A socialista Elisa Ferreira desvalorizou a ausência de Teixeira dos Santos – não foi o ministro que pediu o resgate, “foi Portugal”, fez questão de frisar a eurodeputada - por não lhe parecer “relevante” e disse que foi José Sócrates quem escolheu a delegação do anterior Governo para reunir com os eurodeputados. Elisa Ferreira também rejeitou que os socialistas devam fazer qualquer acto de contrição, como defendem os eurodeputados da direita. “Não considero que haja aqui um exercício de mea culpa”, afirmou.

“Evitar erros na negociação da próxima fase”
Elisa Ferreira preferiu defender que é necessário ser “objectivo e olhar para os números” - os originais do programa -, “para o que foi recomendado, para o que era expectável dos programas de ajustamento dolorosíssimos e analisarmos porque é que não atingimos os objectivos e se este é o método mais adequado ou não para resolvermos uma crise na europa. E eu penso que não.”

A intenção é “perceber o que se passou e evitar cometer erros para a frente e também evitar cometer, no caso português, erros já na próxima fase que vamos ter que negociar a partir da Primavera”, acrescentou a eurodeputada socialista. “Espero que esta experiencia não se repita, que a Europa preencha o que falta na arquitectura da zona euro para ter instrumentos para combater uma crise num país ou na própria Europa. E que alguns dos erros cometidos na agenda económica para Portugal não sejam repetidos na próxima fase que é a saída da troika”, sublinhou.

A intenção desta comissão é também identificar esses instrumentos de que a Europa necessita, numa avaliação bem mais política do que técnica. Entre os mecanismos que é preciso criar ou reforçar estão, por exemplo, o aumento das competências do Banco Central Europeu, o reforço do orçamento da União Europeia para poder ter ou apoiar programas de relançamento económico, e a criação de um mecanismo europeu de estabilidade. E estas são propostas em que os eurodeputados portugueses, sejam da esquerda ou da direita, estão de acordo. Falta desenhar o caminho para lá chegar.

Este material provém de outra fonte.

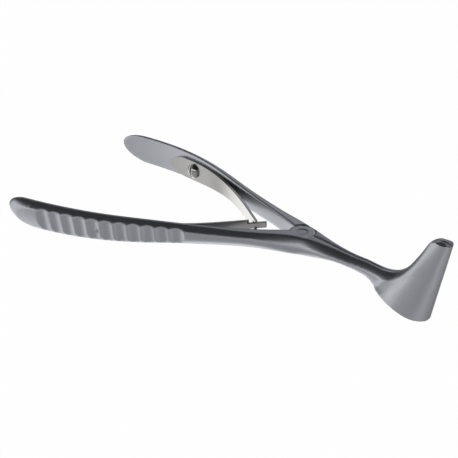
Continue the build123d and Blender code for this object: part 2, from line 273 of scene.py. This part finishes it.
def level_direction(tree, direction, sign):
    """The direction's level part at unit length, turned round by a sign of -1."""
    flat = tree.add("ShaderNodeVectorMath", operation="MULTIPLY")
    tree.join(direction, flat.inputs[0])
    flat.inputs[1].default_value = (sign, sign, 0.0)
    level = tree.add("ShaderNodeVectorMath", operation="NORMALIZE")
    tree.join(flat.outputs["Vector"], level.inputs[0])
    return level.outputs["Vector"]


def sideways(tree, level):
    """The studio's brightness from its left side over its front to its right side."""
    parts = tree.add("ShaderNodeSeparateXYZ")
    tree.join(level, parts.inputs["Vector"])
    left = tree.span(parts.outputs["X"], left_light, front_light, *left_turn, smooth)
    behind = tree.span(parts.outputs["Y"], 1.0, behind_share, *behind_turn, smooth)
    right = tree.span(parts.outputs["X"], 0.0, right_lift, *right_turn, smooth)
    return tree.math("ADD", tree.math("MULTIPLY", left, behind), right)


def back_left(tree, level, elsewhere, there):
    """A value that changes as the direction turns to the back left."""
    toward = tree.add("ShaderNodeVectorMath", operation="DOT_PRODUCT")
    tree.join(level, toward.inputs[0])
    toward.inputs[1].default_value = back_left_way
    return tree.span(toward.outputs["Value"], elsewhere, there, *back_left_cone, smooth)


# The floor: white to the camera with the object's shadow, the studio's
# brightness in reflections, and matt to the rest
floor_tree = Tree(bpy.data.materials.new("pale floor"))
seen = floor_tree.add("ShaderNodeLightPath").outputs
mirrored = floor_tree.math("MAXIMUM", seen["Is Glossy Ray"], seen["Is Transmission Ray"])
diffuse = floor_tree.add("ShaderNodeBsdfDiffuse")
diffuse.inputs["Color"].default_value = floor_colour
glow = floor_tree.add("ShaderNodeEmission")
incoming = floor_tree.add("ShaderNodeNewGeometry").outputs["Incoming"]
level = level_direction(floor_tree, incoming, -1.0)
steepness = floor_tree.add("ShaderNodeSeparateXYZ")
floor_tree.join(incoming, steepness.inputs["Vector"])
there = floor_tree.span(steepness.outputs["Z"], *back_left_floor, *floor_slopes, smooth)
lift = floor_tree.math("SUBTRACT", there, 1.0)
lift = floor_tree.math("MULTIPLY", lift, back_left(floor_tree, level, 0.0, 1.0))
lift = floor_tree.math("ADD", lift, 1.0)
shade = floor_tree.math("MULTIPLY", sideways(floor_tree, level), lift)
brightness = floor_tree.add("ShaderNodeMix", data_type="FLOAT")
floor_tree.join(seen["Is Camera Ray"], brightness.inputs["Factor"])
floor_tree.join(shade, brightness.inputs["A"])
brightness.inputs["B"].default_value = 1.0
floor_tree.join(brightness.outputs["Result"], glow.inputs["Strength"])
mix = floor_tree.add("ShaderNodeMixShader")
shares = [
    floor_tree.math("MULTIPLY", mirrored, glow_in_mirrors),
    floor_tree.math("MULTIPLY", seen["Is Camera Ray"], glow_to_camera),
]
floor_tree.join(floor_tree.math("ADD", *shares), mix.inputs["Fac"])
floor_tree.join(diffuse.outputs["BSDF"], mix.inputs[1])
floor_tree.join(glow.outputs["Emission"], mix.inputs[2])
floor_output = floor_tree.add("ShaderNodeOutputMaterial")
floor_tree.join(mix.outputs["Shader"], floor_output.inputs["Surface"])

bpy.ops.mesh.primitive_plane_add(size=floor_width, location=(0.0, 0.0, -floor_drop))
floor = bpy.context.object
floor.name = "floor"
floor.data.materials.append(floor_tree.owner)

# The world: white to the camera, the studio's brightness in reflections, and
# an even light for the rest
world_tree = Tree(bpy.data.worlds.new("studio"))
scene.world = world_tree.owner
path = world_tree.add("ShaderNodeLightPath").outputs
direction = world_tree.add("ShaderNodeTexCoord").outputs["Generated"]
level = level_direction(world_tree, direction, 1.0)
wall = back_left(world_tree, level, 1.0, back_left_wall)
reflected = world_tree.math("MULTIPLY", sideways(world_tree, level), wall)
chosen = world_tree.add("ShaderNodeMix", data_type="FLOAT")
world_tree.join(path["Is Glossy Ray"], chosen.inputs["Factor"])
chosen.inputs["A"].default_value = room_light
world_tree.join(reflected, chosen.inputs["B"])
background = world_tree.add("ShaderNodeBackground")
background.inputs["Color"].default_value = (1.0, 1.0, 1.0, 1.0)
strength = world_tree.math("MAXIMUM", chosen.outputs["Result"], path["Is Camera Ray"])
world_tree.join(strength, background.inputs["Strength"])
world_output = world_tree.add("ShaderNodeOutputWorld")
world_tree.join(background.outputs["Background"], world_output.inputs["Surface"])

# A dark card over the object, paler toward its back, seen only in reflections
card_tree = Tree(bpy.data.materials.new("dark card"))
card_shade = card_tree.add("ShaderNodeEmission")
card_shade.inputs["Color"].default_value = card_colour
across = card_tree.add("ShaderNodeSeparateXYZ")
position = card_tree.add("ShaderNodeNewGeometry").outputs["Position"]
card_tree.join(position, across.inputs["Vector"])
backward = card_tree.span(across.outputs["Y"], *card_light, *card_turn, smooth)
card_tree.join(backward, card_shade.inputs["Strength"])
card_output = card_tree.add("ShaderNodeOutputMaterial")
card_tree.join(card_shade.outputs["Emission"], card_output.inputs["Surface"])
bpy.ops.mesh.primitive_plane_add(size=1.0, location=card_place)
card = bpy.context.object
card.scale = (card_width, card_width, 1.0)
card.name = "dark_card"
card.data.materials.append(card_tree.owner)
card.visible_camera = False
card.visible_diffuse = False
card.visible_shadow = False
card.visible_transmission = False


def area_light(name, where, width, height, watts):
    """A soft rectangular lamp that shines at the object."""
    lamp = bpy.data.lights.new(name, "AREA")
    lamp.shape = "RECTANGLE"
    lamp.size = width
    lamp.size_y = height
    lamp.energy = watts
    holder = bpy.data.objects.new(name, lamp)
    holder.location = where
    aim = Vector(lamp_target) - Vector(where)
    holder.rotation_mode = "QUATERNION"
    holder.rotation_quaternion = aim.to_track_quat("-Z", "Y")
    scene.collection.objects.link(holder)


area_light("key", where=(-0.29, -0.80, 0.11), width=1.00, height=0.16, watts=0.6)
area_light("fill", where=(0.60, -0.45, 0.25), width=0.30, height=0.20, watts=0.25)


# Camera at the photograph's place

azimuth = radians(37.02)
elevation = radians(29.35)
distance = 0.49996
target = Vector((-0.005669, 0.0, 0.00563))
back = Vector((sin(azimuth) * cos(elevation), -cos(azimuth) * cos(elevation), sin(elevation)))
right = Vector((cos(azimuth), sin(azimuth), 0.0))
up = back.cross(right)
lens = bpy.data.cameras.new("camera")
lens.sensor_width = 36.0
lens.lens = 121.43
lens.clip_start = 0.01
lens.clip_end = 50.0
camera = bpy.data.objects.new("camera", lens)
camera.rotation_mode = "QUATERNION"
camera.rotation_quaternion = Matrix((right, up, back)).transposed().to_quaternion()
camera.location = target + back * distance
scene.collection.objects.link(camera)
scene.camera = camera

scene.view_settings.view_transform = "Standard"
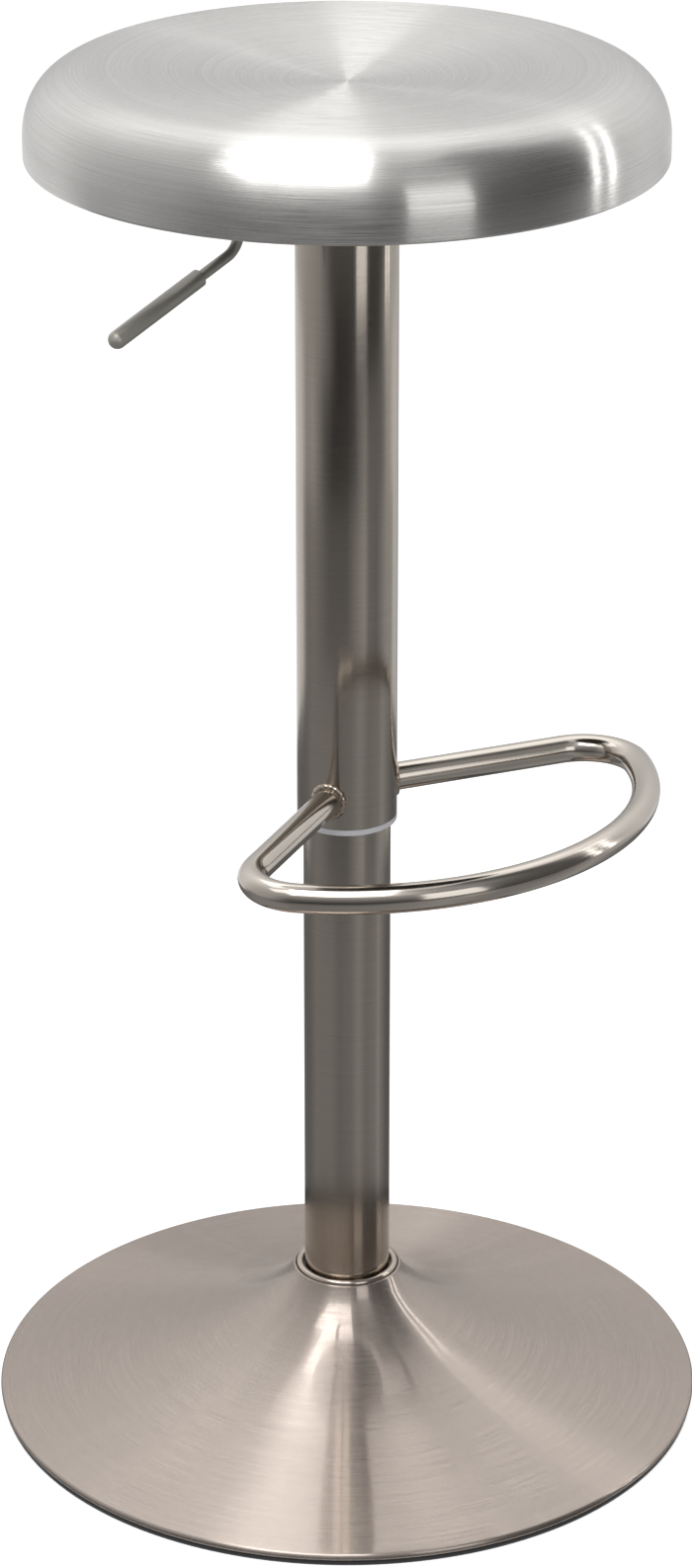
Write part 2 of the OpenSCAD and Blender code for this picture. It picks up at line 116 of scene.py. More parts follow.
def outward_normals():
    """Merges doubles and turns every face of the mesh in edit mode outwards."""
    bpy.ops.mesh.select_all(action="SELECT")
    bpy.ops.mesh.remove_doubles(threshold=MERGE_DISTANCE)
    bpy.ops.mesh.normals_make_consistent(inside=False)


# %% Helper: turn a half section round the column's axis
def start_point(radius, height):
    """Leaves one selected point in edit mode, in the plane of a half section."""
    bpy.ops.object.select_all(action="DESELECT")
    bpy.ops.mesh.primitive_plane_add(size=0.001)
    bpy.ops.object.mode_set(mode="EDIT")
    bpy.ops.mesh.select_all(action="SELECT")
    bpy.ops.mesh.merge(type="CENTER")
    bpy.ops.transform.translate(value=(radius, 0, height))


def turn(section, steps=256, closed=True):
    """Draws section, a list of (radius, height), as a chain and spins it. A closed one gets a wall."""
    start_point(*section[0])
    for (r0, z0), (r1, z1) in zip(section, section[1:]):
        bpy.ops.mesh.extrude_region_move(TRANSFORM_OT_translate={"value": (r1 - r0, 0, z1 - z0)})
    bpy.ops.mesh.select_all(action="SELECT")
    if closed:
        bpy.ops.mesh.edge_face_add()
        bpy.ops.mesh.delete(type="ONLY_FACE")
        bpy.ops.mesh.select_all(action="SELECT")
    bpy.ops.mesh.spin(steps=steps, angle=math.tau, center=(0, 0, 0), axis=(0, 0, 1))
    outward_normals()


def arc_points(centre, radius, start, end, count):
    """Points of an arc in the half section, angles in degrees from the outward direction."""
    turns = [math.radians(start + (end - start) * i / count) for i in range(count + 1)]
    return [(centre[0] + radius * math.cos(t), centre[1] + radius * math.sin(t)) for t in turns]


def rounded_tube(r_out, r_in, low, high, edge):
    """Closed half section of a tube whose four corners are rounded by edge."""
    corners = [(r_out, low, -90), (r_out, high, 0), (r_in, high, 90), (r_in, low, 180)]
    section = []
    for r, z, start in corners:
        centre = (r - edge if r == r_out else r + edge, z + edge if z == low else z - edge)
        section += arc_points(centre, edge, start, start + 90, 4)
    return section


# %% Helper: run and bend a ring of points
def start_ring(radius, points, centre, heading):
    """Leaves a selected ring of points in edit mode, square to heading."""
    tilt = Vector((0, 0, 1)).rotation_difference(Vector(heading)).to_euler()
    bpy.ops.object.select_all(action="DESELECT")
    bpy.ops.mesh.primitive_circle_add(
        vertices=points, radius=radius, fill_type="NOTHING", location=centre, rotation=tilt
    )
    bpy.ops.object.transform_apply(location=True, rotation=True, scale=True)
    bpy.ops.object.mode_set(mode="EDIT")
    bpy.ops.mesh.select_all(action="SELECT")


def run_straight(heading, length, steps=1):
    """Extrudes the selected ring along heading in equal steps."""
    step = Vector(heading) * (length / steps)
    for _ in range(steps):
        bpy.ops.mesh.extrude_region_move(TRANSFORM_OT_translate={"value": step})


def bend(angle, centre, axis, steps):
    """Swings the selected ring by the right-hand rule. The spin operator turns the other way."""
    bpy.ops.mesh.spin(steps=steps, angle=-angle, center=centre, axis=axis)


def cap_both_ends():
    """Closes the two open rings of a bar and turns its faces outwards."""
    bpy.ops.mesh.select_all(action="DESELECT")
    bpy.ops.mesh.select_mode(type="EDGE")
    bpy.ops.mesh.select_non_manifold()
    bpy.ops.mesh.edge_face_add()
    bpy.ops.mesh.select_mode(type="VERT")
    outward_normals()


# %% [markdown]
# ## Steel finishes
# Every visible metal here is stainless steel, but each piece was finished in another way. The seat and
# the foot turned under an abrasive belt, which leaves fine rings. The tubes were ground round and round,
# the footrest was polished after welding, and the wire ring is almost a mirror. Rings too fine to see
# still stretch each reflection across them, so the shader's anisotropy does that part, and scratches from
# smooth to rough blend sharp reflections with wide ones. Coarser noise gives the lines that can be seen.

# %% Helper: a small node builder
def new_material(name):
    """An empty material with its principled shader and output ready."""
    material = bpy.data.materials.new(name)
    material.use_nodes = True
    nodes = material.node_tree.nodes
    shader = nodes["Principled BSDF"]
    return material, nodes, material.node_tree.links, shader


def node(nodes, kind, inputs=None, **settings):
    """A node of that kind with its settings and constant inputs given."""
    made = nodes.new("ShaderNode" + kind)
    for key, value in settings.items():
        setattr(made, key, value)
    for key, value in (inputs or {}).items():
        made.inputs[key].default_value = value
    return made


def ramp(nodes, links, source, stops):
    """A colour ramp fed by source, with stops of (place, colour)."""
    made = nodes.new("ShaderNodeValToRGB")
    elements = made.color_ramp.elements
    while len(elements) < len(stops):
        elements.new(0.5)
    for element, (place, colour) in zip(elements, stops):
        element.position = place
        element.color = (*colour, 1)
    links.new(source, made.inputs[0])
    return made


# %% Helper: coordinates that follow the rings of a turned piece
def ring_coordinates(nodes, links, around, across):
    """Coordinates that change slowly round the Z axis and fast along the section of a turned piece."""
    place = node(nodes, "TexCoord")
    split = node(nodes, "SeparateXYZ")
    links.new(place.outputs["Object"], split.inputs[0])
    flat = node(nodes, "CombineXYZ")
    links.new(split.outputs["X"], flat.inputs["X"])
    links.new(split.outputs["Y"], flat.inputs["Y"])
    radius = node(nodes, "VectorMath", operation="LENGTH")
    links.new(flat.outputs[0], radius.inputs[0])
    direction = node(nodes, "VectorMath", operation="NORMALIZE")
    links.new(flat.outputs[0], direction.inputs[0])
    turned = node(nodes, "VectorMath", {1: (around, around, 0)}, operation="MULTIPLY")
    links.new(direction.outputs[0], turned.inputs[0])
    section = node(nodes, "Math", operation="SUBTRACT")
    links.new(radius.outputs["Value"], section.inputs[0])
    links.new(split.outputs["Z"], section.inputs[1])
    fine = node(nodes, "Math", {1: across}, operation="MULTIPLY")
    links.new(section.outputs[0], fine.inputs[0])
    height = node(nodes, "CombineXYZ")
    links.new(fine.outputs[0], height.inputs["Z"])
    together = node(nodes, "VectorMath", operation="ADD")
    links.new(turned.outputs[0], together.inputs[0])
    links.new(height.outputs[0], together.inputs[1])
    return together.outputs[0]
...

Mas também querem, no caso de Elisa Ferreira e de Marisa Matias, um maior controlo por parte dos parlamentos nacionais e do Parlamento Europeu sobre o cumprimento e revisões dos programas de ajustamento.

“Na maior parte dos países o ajustamento proposto foi um ajustamento maior do que o do memorando inicial e não houve qualquer controlo sobre esse agravamento. O que se conseguiu foi fazer uma recessão mais do que propriamente uma reestruturação das condições de crescimento da economia”, afirmou Elisa Ferreira.

José Manuel Fernandes lembra que houve mecanismos para os quatro programas de ajustamento “criados à pressa” por ser uma situação inédita no âmbito da União Europeia – o FMI era o único com experiência nestas questões, vincou. O eurodeputado defendeu que futuros programas de ajustamento devem ser desenhados e geridos por instituições europeias para se “conseguir ter uma forma de controlo democrático muito mais facilitada”. Para isso seria necessário um reforço do orçamento europeu, por exemplo, através da criação de novas taxas bancárias.

O centrista Diogo Feio acrescenta à lista a necessidade de “não haver uma receita única para todos os Estados” e de existir um outro tipo de relacionamento entre as instituições. Por exemplo, “que não haja grandes diferenças entre o que vão dizendo os políticos publicamente e depois o que são as reacções dos técnicos nas reuniões com os governos” – uma alusão às contradições dentro do FMI que têm merecido críticas do Governo e até do Presidente da República.